In 1933, Alois Beneš founded Optikotechna in Přerov, Moravia — starting with lenses and condensers in a small workshop. By 1936, the product line already included enlargers, binoculars, riflescopes, and the well-known Flexaret camera series.
The German occupation (1939-45) forced military-only production. After liberation, a merger with C.P. Goerz's Bratislava subsidiary and 1946 nationalization produced a new name: Meopta — Czech for 'Mechanical Optical Manufacturing.' The golden age followed. From 1947 to 1970, Meopta became Central and Eastern Europe's only cinema projector manufacturer. The 35mm Meopton series served theaters, the Meoclub 16 served homes and clubs, and the AM 8 (1960-69) brought 8mm projection with optional sound adapters. Simultaneously, Meopta became one of the world's largest enlarger manufacturers.

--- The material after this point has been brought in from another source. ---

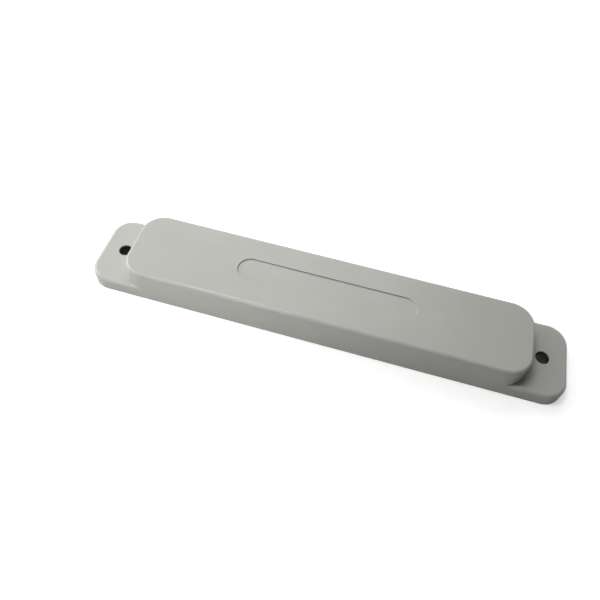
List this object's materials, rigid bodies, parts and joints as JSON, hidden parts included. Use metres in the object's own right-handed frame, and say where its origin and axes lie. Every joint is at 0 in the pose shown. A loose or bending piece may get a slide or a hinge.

In 1971, the government redirected 70-75% of production to Warsaw Pact military optics, effectively ending the cinema era. The 1989 Velvet Revolution brought a different crisis: military orders vanished overnight. In 1992, the Rausnitz family — who had emigrated to the US in 1946 — returned as majority owners, a remarkable restitution-era homecoming.
Today Meopta still manufactures at the original Přerov factory, now focused on premium riflescopes (MeoPro, MeoStar, MeoHunter), binoculars, and precision optics. In 2023, the Carlyle Group acquired a majority stake. From a tiny Czech workshop to a global optics brand — with detours through Nazi occupation, communist nationalization, Cold War military production, and democratic privatization — Meopta's ninety-year journey mirrors the turbulent history of Central Europe itself.